Stated exercise> Print the lines beginning with the one that contains "the whole sash" and ending with the one that contains "imported = [obj", exactly, both included, and no other lines.

++++++++

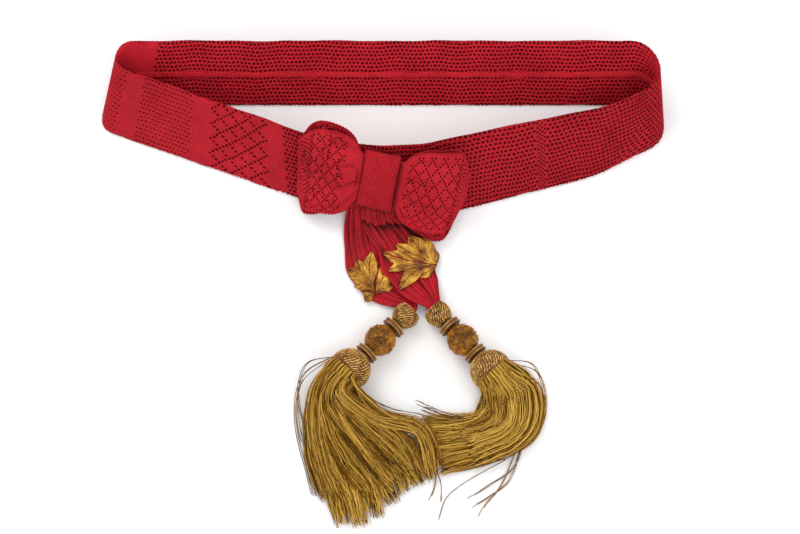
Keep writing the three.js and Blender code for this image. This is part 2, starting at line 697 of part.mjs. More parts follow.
function makeLock(chain, [turns, outward, x1, y1, x2, y2, x3, y3, ...heights]) {
  const flat = new THREE.Vector3(chain.direction.x, chain.direction.y, 0).normalize();
  const left = new THREE.Vector3(-flat.y, flat.x, 0);
  const above = new THREE.Vector3().crossVectors(chain.direction, left).multiplyScalar(-1);
  const angle = turns * 2 * Math.PI;
  const start = chain.base
    .clone()
    .addScaledVector(left, outward * HEAD_RADIUS * Math.cos(angle))
    .addScaledVector(above, -outward * HEAD_RADIUS * Math.sin(angle))
    .addScaledVector(chain.direction, LOCK_START * LOCK_HEIGHT);
  const out = start.clone().addScaledVector(flat, LOCK_OUT * LOCK_WIDTH);
  const stops = [[x1, y1], [x2, y2], [x3, y3]].map(
    ([x, y], i) =>
      new THREE.Vector3(
        chain.base.x + x * FRINGE_LENGTH,
        chain.base.y + y * FRINGE_LENGTH,
        heights[i] * LOCK_HEIGHT,
      ),
  );
  const curve = new THREE.CatmullRomCurve3([start, out, ...stops], false, "centripetal");
  const rings = Array.from({ length: LOCK_STEPS + 1 }, (_, i) => {
    const share = i / LOCK_STEPS;
    const at = curve.getPoint(share);
    const ahead = curve.getTangent(share);
    const across = new THREE.Vector3(-ahead.y, ahead.x, 0).normalize();
    const over = new THREE.Vector3().crossVectors(ahead, across).normalize();
    const [, width, height] = readTable(LOCK_FORM, share);
    const halfHeight = Math.min((height * LOCK_HEIGHT) / 2, at.z - CLEARANCE);
    return Array.from({ length: LOCK_SIDES }, (_, j) => {
      const a = (2 * Math.PI * (j + 0.5)) / LOCK_SIDES;
      return at
        .clone()
        .addScaledVector(across, (Math.cos(a) * width * LOCK_WIDTH) / 2)
        .addScaledVector(over, Math.sin(a) * halfHeight);
    });
  });
  return joinRings(rings);
}

// A fringe: its locks fused to the round backing that is sewn under the head.
const BACKING_TOP = 0.8;
const BACKING_FOOT = 0.95;

function makeFringe(chain, locks) {
  const [top, foot] = [BACKING_TOP * HEAD_RADIUS, BACKING_FOOT * HEAD_RADIUS];
  const backing = strip(new THREE.CylinderGeometry(top, foot, LOCK_WIDTH, MOULD_SIDES));
  const turn = new THREE.Quaternion().setFromUnitVectors(new THREE.Vector3(0, 1, 0), chain.direction);
  const centre = chain.base.clone().addScaledVector(chain.direction, LOCK_WIDTH / 2);
  backing.applyMatrix4(new THREE.Matrix4().compose(centre, turn, new THREE.Vector3(1, 1, 1)));
  return fuse([backing, ...locks.map((lock) => makeLock(chain, lock))]);
}

addMesh(sash, "waist_band", makeBand(), crimson);
addMesh(sash, "inner_seam", makeSeam(), crimson);

addMesh(sash, "bow_loop_left", makeLoop(LOOP_LEFT, -1, BOW_REACH_LEFT), brightCrimson);
addMesh(sash, "bow_loop_right", makeLoop(LOOP_RIGHT, 1, BOW_REACH_RIGHT), brightCrimson);
addMesh(sash, "bow_knot", makeKnot(), brightCrimson);

const sides = [
  {
    side: "left",
    tail: { rows: TAIL_LEFT, heading: degToRad(-134.5) },
    leaf: { across: -0.025, up: -0.6, heading: degToRad(110), spread: degToRad(58), full: 0.78 },
    locks: LOCKS_LEFT,
  },
  {
    side: "right",
    tail: { rows: TAIL_RIGHT, heading: degToRad(-48.8) },
    leaf: { across: 0.455, up: -0.375, heading: degToRad(174), spread: degToRad(66), full: 1.06 },
    locks: LOCKS_RIGHT,
  },
];
for (const { side, tail, leaf, locks } of sides) {
  addMesh(sash, `tail_${side}`, makeTail(tail), brightCrimson);
  addMesh(sash, `leaf_${side}`, makeLeaf(tail, leaf), gilt);
  const chain = addMoulds(side, tail);
  addMesh(sash, `fringe_${side}`, makeFringe(chain, locks), giltThread);
}

// The origin is on the floor, under the middle of the whole sash
const box = new THREE.Box3().setFromObject(sash);
sash.position.set(-(box.min.x + box.max.x) / 2, -(box.min.y + box.max.y) / 2, 0);

export default sash;
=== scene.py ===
# %% [markdown]
# An officer's waist sash, dressed in Blender. It is a closed band of knitted crimson silk with a bow, a
# ribbed knot and two pleated tails on its front, an embroidered leaf on each tail, and two gilt thread
# tassels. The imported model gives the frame. Every piece below stands in the place of one of its solids, so
# the sizes are those of the source, in metres, and the tables are its own or close to them.

import math

import bpy
import numpy as np
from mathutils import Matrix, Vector


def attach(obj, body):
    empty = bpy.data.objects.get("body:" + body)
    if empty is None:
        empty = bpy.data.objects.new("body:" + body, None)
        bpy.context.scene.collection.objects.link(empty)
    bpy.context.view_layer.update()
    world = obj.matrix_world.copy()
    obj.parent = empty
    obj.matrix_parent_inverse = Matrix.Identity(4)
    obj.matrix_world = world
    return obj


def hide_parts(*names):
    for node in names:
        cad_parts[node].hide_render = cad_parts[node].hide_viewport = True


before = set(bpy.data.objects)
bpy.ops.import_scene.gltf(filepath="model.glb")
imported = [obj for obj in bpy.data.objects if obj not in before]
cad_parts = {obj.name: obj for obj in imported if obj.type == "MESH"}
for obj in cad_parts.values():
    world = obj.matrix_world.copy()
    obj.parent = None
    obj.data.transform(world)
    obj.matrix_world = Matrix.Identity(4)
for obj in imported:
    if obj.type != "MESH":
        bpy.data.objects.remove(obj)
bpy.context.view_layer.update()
mm = 0.001


# %% [markdown]
# The photograph looks steeply down on the sash from the front, with a long lens: the loop of the band is
# foreshortened and both its outside and its inside show. A camera object is aimed with a quaternion that
# turns its own -Z axis along the line of sight.

# %% Camera
LOOK_AT = Vector((13.71, 17.58, 0)) * mm
LOOK_DOWN = math.radians(75)
DISTANCE = 1.8
SENSOR, LENS = 36, 103.68  # in millimetres, as Blender counts them

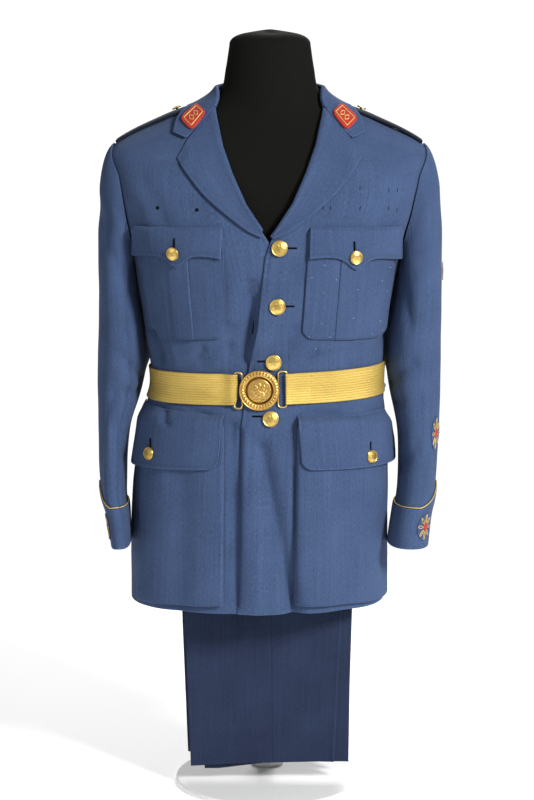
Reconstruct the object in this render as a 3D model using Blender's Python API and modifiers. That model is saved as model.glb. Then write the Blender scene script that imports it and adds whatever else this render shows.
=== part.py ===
"""Air force officer's uniform on a limbless dress form: a belted tunic with notched lapels, over trousers
that are folded across a bar under the form.

The frame: +X is the wearer's left, -Y is the front, +Z is up, and the origin is the middle of the base's
underside. Every length is in metres and every angle in degrees.

The torso is one loft, measured round the body by an angle (0 at the wearer's left side, 90 at the middle
of the front, 180 at the right side, 270 at the middle of the back) and up it by a level (the row number
of TORSO). The form, the cloth and all that lies on the cloth are stretches of that loft, moved out along
its normals.
"""

import math
from collections import namedtuple

import bmesh
import bpy
import numpy as np
from mathutils import Matrix, Vector

# Driving sizes of the cloth
CLOTH = 0.0020
SEAM_GAP = 0.0003
LAYER_GAP = 0.0006
LAYER = CLOTH + LAYER_GAP

# Main heights
FORM_BASE_Z = 0.5780

Row = namedtuple(
    "Row",
    "name z_side z_front z_back centre_x half_width front back front_power back_power",
)
TORSO = [
    Row("hem", 0.288, 0.288, 0.288, -0.0175, 0.1850, 0.1270, 0.1220, 2.4, 2.3),
    Row("pouch", 0.400, 0.400, 0.400, -0.0150, 0.1870, 0.1290, 0.1240, 2.4, 2.3),
    Row("hip", 0.500, 0.500, 0.500, -0.0105, 0.1835, 0.1280, 0.1220, 2.4, 2.3),
    Row("flap_top", 0.570, 0.570, 0.570, -0.0060, 0.1735, 0.1210, 0.1130, 2.4, 2.3),
    Row("waist", 0.612, 0.612, 0.612, -0.0030, 0.1665, 0.1155, 0.1060, 2.3, 2.2),
    Row("ribs", 0.680, 0.680, 0.680, -0.0050, 0.1735, 0.1205, 0.1095, 2.3, 2.2),
    Row("chest", 0.745, 0.745, 0.745, -0.0045, 0.1830, 0.1255, 0.1140, 2.3, 2.2),
    Row("armpit", 0.800, 0.800, 0.800, -0.0030, 0.1930, 0.1265, 0.1180, 2.6, 2.5),
    Row("blade", 0.860, 0.855, 0.862, -0.0010, 0.2130, 0.1210, 0.1200, 3.0, 2.8),
    Row("yoke", 0.912, 0.893, 0.914, 0.0000, 0.2240, 0.1110, 0.1120, 3.0, 2.8),
    Row("shoulder", 0.950, 0.925, 0.951, 0.0000, 0.2235, 0.0960, 0.0980, 2.7, 2.6),
    Row("mid_shoulder", 0.988, 0.958, 0.994, 0.0000, 0.1500, 0.0770, 0.0800, 2.3, 2.2),
    Row("near_neck", 1.011, 0.983, 1.021, 0.0005, 0.0980, 0.0620, 0.0680, 2.0, 2.0),
    Row("neck_base", 1.032, 1.006, 1.042, 0.0010, 0.0735, 0.0540, 0.0610, 2.0, 2.0),
    Row("neck", 1.062, 1.050, 1.068, 0.0012, 0.0665, 0.0510, 0.0570, 2.0, 2.0),
    Row("neck_top", 1.094, 1.090, 1.098, 0.0013, 0.0615, 0.0500, 0.0540, 2.0, 2.0),
]
LEVEL = {row.name: index for index, row in enumerate(TORSO)}
TABLE = np.array([row[1:] for row in TORSO])

Fold = namedtuple("Fold", "face x_low z_low x_high z_high width depth")
FOLDS = [
    Fold("front", -0.045, 0.655, -0.028, 0.760, 0.0130, -0.0080),
    Fold("front", -0.050, 0.300, -0.052, 0.560, 0.0090, -0.0040),
    Fold("front", 0.028, 0.290, -0.010, 0.520, 0.0170, -0.0050),
    Fold("front", -0.016, 0.290, -0.030, 0.480, 0.0170, 0.0030),
    Fold("front", -0.150, 0.640, -0.165, 0.690, 0.0090, -0.0040),
    Fold("front", -0.095, 0.650, -0.060, 0.672, 0.0080, -0.0025),
    Fold("front", 0.060, 0.655, 0.130, 0.668, 0.0080, -0.0025),
    Fold("front", 0.085, 0.658, 0.150, 0.661, 0.0060, 0.0012),
    Fold("back", -0.060, 0.650, -0.030, 0.740, 0.0140, -0.0045),
    Fold("back", 0.055, 0.650, 0.035, 0.730, 0.0140, -0.0045),
    Fold("back", -0.100, 0.300, -0.085, 0.520, 0.0200, -0.0060),
    Fold("back", 0.085, 0.300, 0.075, 0.540, 0.0200, -0.0060),
    Fold("back", -0.010, 0.300, -0.004, 0.500, 0.0180, 0.0040),
]


def splined(table, level):
    """Values of a table's columns at fractional rows, on a Catmull-Rom curve."""
    level = np.clip(np.asarray(level, float), 0, len(table) - 1)
    first = np.minimum(level.astype(int), len(table) - 2)
    t = (level - first)[..., None]
    before = table[np.maximum(first - 1, 0)]
    start, end = table[first], table[first + 1]
    after = table[np.minimum(first + 2, len(table) - 1)]
    return 0.5 * (
        2 * start
        + (end - before) * t
        + (2 * before - 5 * start + 4 * end - after) * t**2
        + (3 * start - before - 3 * end + after) * t**3
    )


def smooth(t):
    t = np.clip(t, 0.0, 1.0)
    return t * t * (3 - 2 * t)


def power(value, exponent):
    return np.sign(value) * np.abs(value) ** exponent


def loft(angle, level):
    """Points of the torso's loft."""
    angle, level = np.broadcast_arrays(np.asarray(angle, float), np.asarray(level, float))
    row = splined(TABLE, level)
    z_side, z_front, z_back, centre, half, front, back, front_power, back_power = np.moveaxis(row, -1, 0)
    c, s = np.cos(np.radians(angle)), np.sin(np.radians(angle))
    ahead = s > 0
    exponent = 2 / np.where(ahead, front_power, back_power)
    x = centre + half * power(c, exponent)
    y = -np.where(ahead, front, back) * power(s, exponent)
    z = z_side + (np.where(ahead, z_front, z_back) - z_side) * s**2
    return np.stack([x, y, z], axis=-1)


def normals(surface, u, v, du, dv):
    across = surface(u + du, v) - surface(u - du, v)
    along = surface(u, v + dv) - surface(u, v - dv)
    found = np.cross(along, across)
    return found / np.linalg.norm(found, axis=-1, keepdims=True)


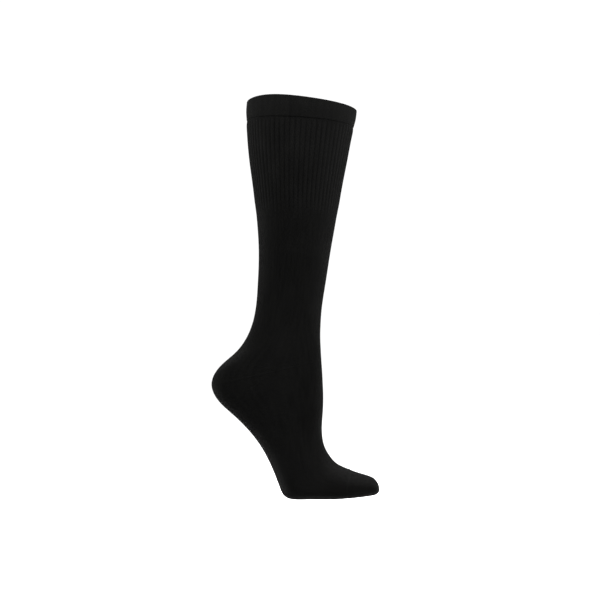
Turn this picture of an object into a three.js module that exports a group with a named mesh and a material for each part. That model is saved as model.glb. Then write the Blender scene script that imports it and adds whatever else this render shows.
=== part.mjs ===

++++++++

Task answer>
// The origin is on the floor, under the middle of the whole sash
const box = new THREE.Box3().setFromObject(sash);
sash.position.set(-(box.min.x + box.max.x) / 2, -(box.min.y + box.max.y) / 2, 0);

export default sash;
=== scene.py ===
# %% [markdown]
# An officer's waist sash, dressed in Blender. It is a closed band of knitted crimson silk with a bow, a
# ribbed knot and two pleated tails on its front, an embroidered leaf on each tail, and two gilt thread
# tassels. The imported model gives the frame. Every piece below stands in the place of one of its solids, so
# the sizes are those of the source, in metres, and the tables are its own or close to them.

import math

import bpy
import numpy as np
from mathutils import Matrix, Vector


def attach(obj, body):
    empty = bpy.data.objects.get("body:" + body)
    if empty is None:
        empty = bpy.data.objects.new("body:" + body, None)
        bpy.context.scene.collection.objects.link(empty)
    bpy.context.view_layer.update()
    world = obj.matrix_world.copy()
    obj.parent = empty
    obj.matrix_parent_inverse = Matrix.Identity(4)
    obj.matrix_world = world
    return obj


def hide_parts(*names):
    for node in names:
        cad_parts[node].hide_render = cad_parts[node].hide_viewport = True


before = set(bpy.data.objects)
bpy.ops.import_scene.gltf(filepath="model.glb")
imported = [obj for obj in bpy.data.objects if obj not in before]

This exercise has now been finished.